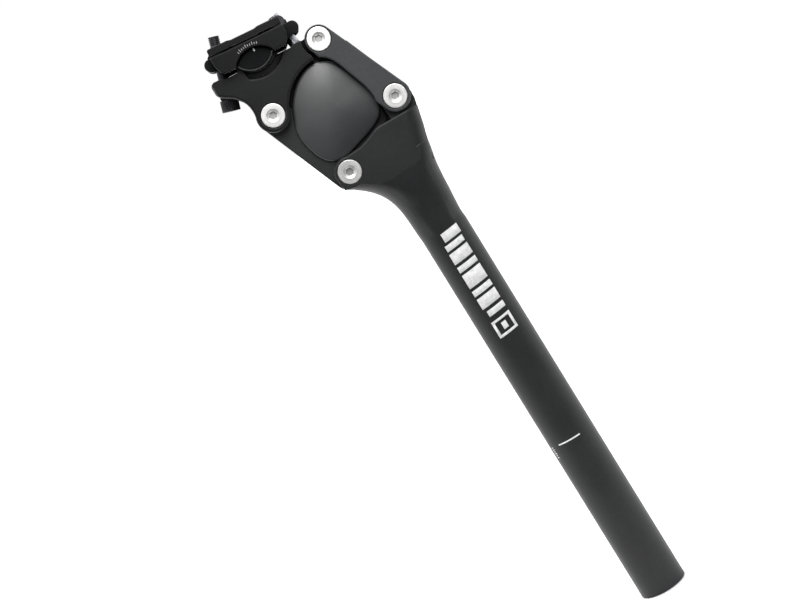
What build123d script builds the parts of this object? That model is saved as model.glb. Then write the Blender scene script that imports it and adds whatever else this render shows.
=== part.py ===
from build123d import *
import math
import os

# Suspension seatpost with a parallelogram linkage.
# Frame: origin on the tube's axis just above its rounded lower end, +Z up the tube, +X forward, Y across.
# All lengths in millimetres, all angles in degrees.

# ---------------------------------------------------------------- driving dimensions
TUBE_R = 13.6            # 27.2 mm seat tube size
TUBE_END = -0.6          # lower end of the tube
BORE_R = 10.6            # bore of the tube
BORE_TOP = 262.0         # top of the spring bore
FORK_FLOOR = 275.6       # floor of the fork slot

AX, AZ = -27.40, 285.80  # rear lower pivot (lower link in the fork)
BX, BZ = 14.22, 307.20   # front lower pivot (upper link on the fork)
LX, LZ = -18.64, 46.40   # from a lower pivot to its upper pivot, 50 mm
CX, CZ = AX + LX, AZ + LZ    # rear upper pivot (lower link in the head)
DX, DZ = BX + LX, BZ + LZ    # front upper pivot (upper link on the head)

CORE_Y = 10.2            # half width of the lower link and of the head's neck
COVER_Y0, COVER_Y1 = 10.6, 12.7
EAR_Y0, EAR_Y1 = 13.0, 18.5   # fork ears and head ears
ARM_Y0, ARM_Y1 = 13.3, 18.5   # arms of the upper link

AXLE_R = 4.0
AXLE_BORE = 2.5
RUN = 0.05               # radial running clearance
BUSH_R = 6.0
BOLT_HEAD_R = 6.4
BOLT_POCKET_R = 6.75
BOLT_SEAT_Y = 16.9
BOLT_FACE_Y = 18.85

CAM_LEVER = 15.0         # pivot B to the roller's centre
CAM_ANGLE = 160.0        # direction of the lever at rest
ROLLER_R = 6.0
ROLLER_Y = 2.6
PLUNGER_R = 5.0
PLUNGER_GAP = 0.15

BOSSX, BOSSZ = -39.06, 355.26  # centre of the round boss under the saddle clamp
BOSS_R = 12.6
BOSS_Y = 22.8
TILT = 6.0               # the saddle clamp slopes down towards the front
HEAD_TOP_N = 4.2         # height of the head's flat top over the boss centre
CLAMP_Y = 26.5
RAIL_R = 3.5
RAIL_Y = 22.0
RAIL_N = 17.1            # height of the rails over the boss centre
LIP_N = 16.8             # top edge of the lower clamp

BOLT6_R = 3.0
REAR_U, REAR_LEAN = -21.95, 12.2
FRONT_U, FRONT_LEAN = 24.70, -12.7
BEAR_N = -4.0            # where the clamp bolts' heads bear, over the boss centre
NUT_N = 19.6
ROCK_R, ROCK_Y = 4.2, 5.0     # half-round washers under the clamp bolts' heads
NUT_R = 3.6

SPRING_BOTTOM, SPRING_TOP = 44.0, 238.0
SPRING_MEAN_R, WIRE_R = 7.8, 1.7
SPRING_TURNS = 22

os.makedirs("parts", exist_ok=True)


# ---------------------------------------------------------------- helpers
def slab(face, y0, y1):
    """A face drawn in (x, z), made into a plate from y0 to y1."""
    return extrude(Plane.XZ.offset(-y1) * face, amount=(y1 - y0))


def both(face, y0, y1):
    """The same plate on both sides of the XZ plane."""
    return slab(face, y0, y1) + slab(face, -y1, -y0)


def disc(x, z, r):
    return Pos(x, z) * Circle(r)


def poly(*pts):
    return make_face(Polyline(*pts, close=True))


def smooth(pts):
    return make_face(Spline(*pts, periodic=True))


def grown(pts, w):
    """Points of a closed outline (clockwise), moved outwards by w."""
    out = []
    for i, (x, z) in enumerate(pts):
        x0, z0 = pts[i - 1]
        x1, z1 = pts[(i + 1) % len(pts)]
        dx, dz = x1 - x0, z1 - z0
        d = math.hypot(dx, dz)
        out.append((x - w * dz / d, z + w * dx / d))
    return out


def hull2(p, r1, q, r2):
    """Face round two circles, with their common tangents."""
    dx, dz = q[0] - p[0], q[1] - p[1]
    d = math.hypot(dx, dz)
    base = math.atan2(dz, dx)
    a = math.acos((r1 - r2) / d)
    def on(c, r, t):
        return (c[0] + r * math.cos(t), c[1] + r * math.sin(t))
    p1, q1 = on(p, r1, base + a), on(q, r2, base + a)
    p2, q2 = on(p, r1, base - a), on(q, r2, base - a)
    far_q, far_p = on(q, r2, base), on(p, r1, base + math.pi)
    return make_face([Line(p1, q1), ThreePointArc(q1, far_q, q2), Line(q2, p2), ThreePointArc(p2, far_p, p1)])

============

▸ **Given problem**:
Please write out exactly the lines from the start of the data through the line that contains "# All lengths", both ends included, and nothing else.

▸ **Exercise result**:
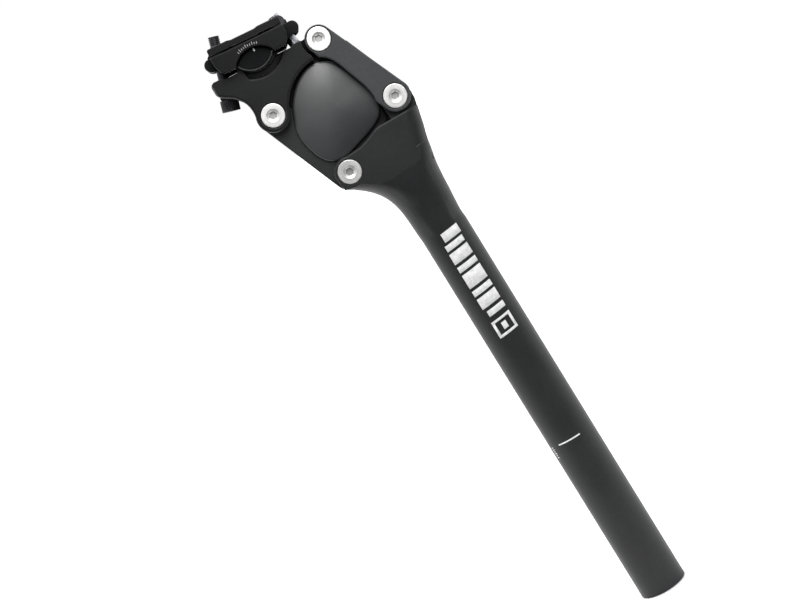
What build123d script builds the parts of this object? That model is saved as model.glb. Then write the Blender scene script that imports it and adds whatever else this render shows.
=== part.py ===
from build123d import *
import math
import os

# Suspension seatpost with a parallelogram linkage.
# Frame: origin on the tube's axis just above its rounded lower end, +Z up the tube, +X forward, Y across.
# All lengths in millimetres, all angles in degrees.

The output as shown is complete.